Se calquant au contraire sur les pratiques de Ben Ali, le pouvoir religieux renoue avec les pressions d’en haut, maquillées sans doute en désir d’Allah : il a nommé des directeurs de journaux  et de chaines de télévision à sa botte, corrompus et incompétents. Il laisse ses « enfants salafistes », comme les qualifie affectueusement Rached Ghannouchi, le leader d’Ennahda, tenter de terroriser la presse, par exemple  en agitant une  fiole de vitriol au visage de nos consoeurs tunisiennes. L’organisation Reporter sans Frontières- peu suspecte de parti pris tant RSF a lutté hier contre la dictature- recense plus de 130 attaques contre les journalistes tunisiens.  

Et pourtant, le courage vient de récolter momentanément ses fruits : le gouvernement, embourbé, fait marche arrière le 18 octobre. Il annonce la mise en application des décrets-lois organisant le secteur de l’information et assurant l’indépendance des plumes et des caméras. L’islamisme officiel a donc été contraint de reculer.  

Sur la carte des révolutions kidnappées par l’obscurantisme, ceci n’est possible qu’en Tunisie. Là seulement s’affrontent au grand jour les deux mondes arabes de la lumière et de la nuit. Là seulement, existe une importante société civile structurée, éduquée, capable de réfuter l’argumentaire nauséeux et néo-totalitaire de l’islamisme aux commandes. Les apparatchiks d’Ennahda, par ailleurs de plus en plus en plus divisés,  sont en train de le comprendre. En lâchant la bride aux salafistes, ils ont trahi l’âme profonde de leur pays. La destruction des mausolées soufis (quatre sanctuaires brûlés, plusieurs fermés et condamnés) par les porteurs du drapeau funèbre du nihilisme djihadiste constitue un choc pour le petit peuple attaché aux traditions séculaires de la Tunisie douce et piétiste. 

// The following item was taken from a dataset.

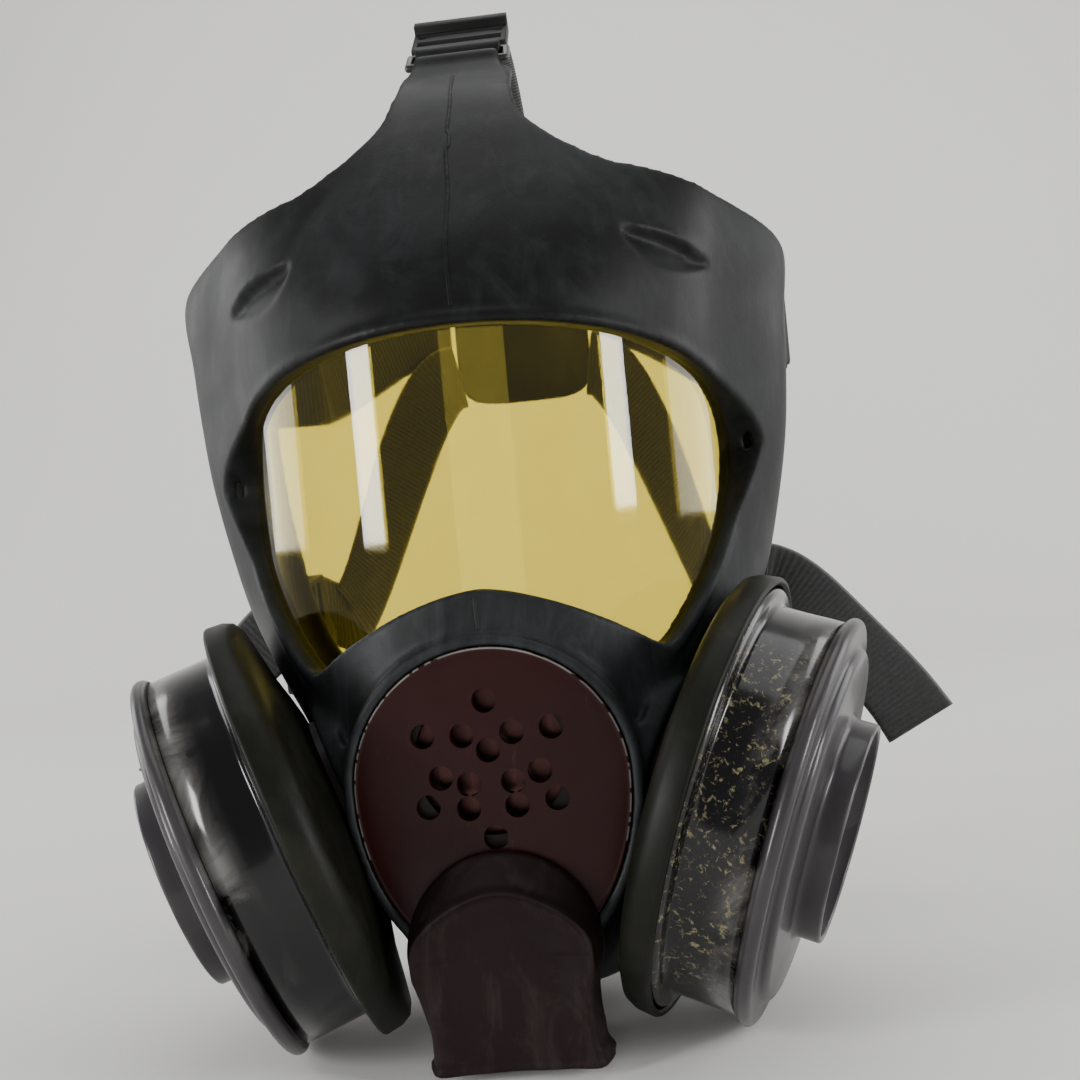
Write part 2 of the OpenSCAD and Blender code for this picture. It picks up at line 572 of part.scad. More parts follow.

C’est ainsi que la barbarie a commencé dans les années 1990, dans l’Algérie voisine, avec les destructions des blancs tombeaux des marabouts. C’est ainsi que les malheureux Maliens voient aujourd’hui détruit leur héritage à Tombouctou. Cette allégeance claire des  talibans tunisiens aux bourreaux et aux destructeurs d’ailleurs constitue un énorme traumatisme pour les Tunisiens tranquillement pratiquants. Ce choc va contribuer à les détacher d’Ennahda pour lequel ils ont sans doute voté en octobre 2011. Rejoignant les syndicalistes, les universitaires, les journalistes, les jeunes diplômés toujours chômeurs, puis les Tunisiennes voilées ou dévoilées qui refusent de voir pulvérisé leur statut de femmes libres, ce peuple agressé et trompé peut faire la différence aux législatives du 23 juin prochain. Islam contre islamisme, jour contre crépuscule, bleu contre noir : la Tunisie, dans son exception fascinante, fera peut-être une nouvelle fois sa révolution.